Ферма (Смит) - страница 59

Подобный ответ меня не удовлетворил. Его вполне можно было применить к любой черте характера, которая не выглядела правдоподобной. Испытывая неловкость, я все-таки спросил:

— И что же это были за секреты?

Мать вытащила из сумочки официального вида коричневый манильский конверт. Спереди был приклеен белый стикер с ее именем, датой и адресом шведской лечебницы для душевнобольных.

Для того чтобы убедить честного врача в том, что пациент лишился рассудка, первым делом изучают его семью. В моем случае история умственных расстройств отсутствует. Однако многие эпизоды попросту не регистрируются, поэтому мои противники еще не сложили оружия. Они прибегли к другому способу и обратили свои взоры на мое детство, вытащив на свет нераспознанную травму, намекая, что моя душевная болезнь началась задолго до того, как я выдвинула против них обвинения. Подобный подход подразумевает, что один из негодяев находился совсем рядом со мной, располагая интимными сведениями, каковые известны, например, лишь моему мужу. Если они хотят сохранить свою свободу, то Крис обязательно должен предать меня.
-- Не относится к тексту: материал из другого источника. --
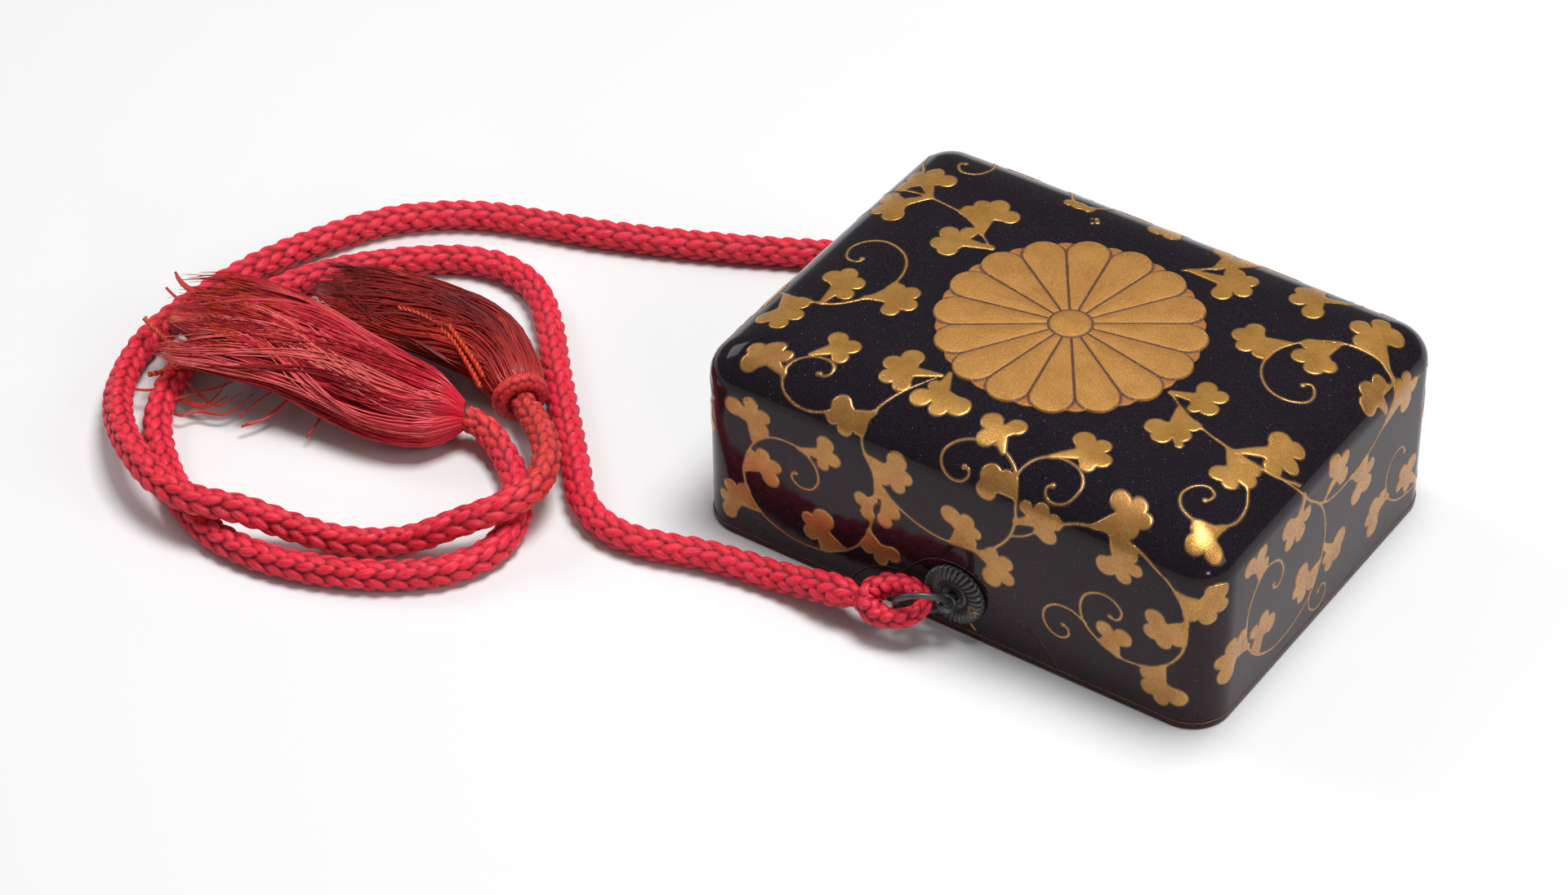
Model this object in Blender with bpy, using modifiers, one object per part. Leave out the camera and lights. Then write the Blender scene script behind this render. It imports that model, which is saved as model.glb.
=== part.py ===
# Lacquer candy box with a deep lid, two fluted ring fittings and two braided silk cords with tassels.
# Metres, +Z up. The origin is the centre of the underside, and X runs along the long side.
# The front is the long side that faces -Y. The back fitting mirrors the front one.
import math

import bmesh
import bpy
from mathutils import Matrix, Vector

MM = 0.001

# Box body and lid
BOX_LENGTH = 121.2 * MM
BOX_WIDTH = 90.9 * MM
BOX_HEIGHT = 46.9 * MM
CORNER_RADIUS = 8.4 * MM
EDGE_ROUND_ACROSS = 14.8 * MM
EDGE_ROUND_DOWN = 9.0 * MM
CORNER_SOFTNESS = 1.5 * MM
TOP_CROWN = 1.0 * MM
LID_WALL = 2.4 * MM
TRAY_WALL = 2.0 * MM
TRAY_FLOOR = 2.6 * MM
TRAY_BELOW_ROUND = 1.4 * MM
BASE_STRIP = 1.5 * MM
FOOT_ROUND = 0.4 * MM
FIT_GAP = 0.3 * MM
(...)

Ну вот, теперь ты получил некоторое представление о давлении, которое он испытывает. Да, подобное решение далось ему нелегко, но к тому времени он зашел уже слишком далеко, чтобы идти на попятную.

Во время заточения в доме для душевнобольных у меня состоялась встреча с двумя врачами. Она проходила в особой палате, которую правильнее назвать камерой, когда двое мужчин сидели напротив меня за столом, прикрученном болтами к полу. Они держали в руках отчет Криса о моем детстве, точнее, об одном случае, который произошел со мной летом 1963 года. Я не стану говорить, что это — выдумка чистой воды; это нечто совсем другое, куда более тонкое манипулирование фактами; полуправда, которую невозможно опровергнуть категорически. Врачи представили мне жестокий отчет так, словно считали его чистой правдой, и спросили, что я о нем думаю. Боясь бессрочного заточения в сумасшедшем доме и осознавая всю важность своего ответа, я, в свою очередь, попросила дать мне ручку и бумагу. Ты должен понимать, что, попав в заточение, я пребывала в шоке. Вокруг меня царило безумие, подлинное безумие. Я была в ужасе. Я не знала, выйду ли когда-нибудь оттуда. Эти врачи стали для меня прокурорами, судьями и палачами. Я сомневалась в том, что смогу говорить связно. Я начала путать английские и шведские слова. И вместо того, чтобы бессвязно лепетать нечто невразумительное, я предложила им альтернативу. Я напишу о том, что случилось в 1963 году, не расскажу, а именно напишу, и тогда они сами смогут судить, имел ли тот давний случай какое-либо отношение к нынешней ситуации.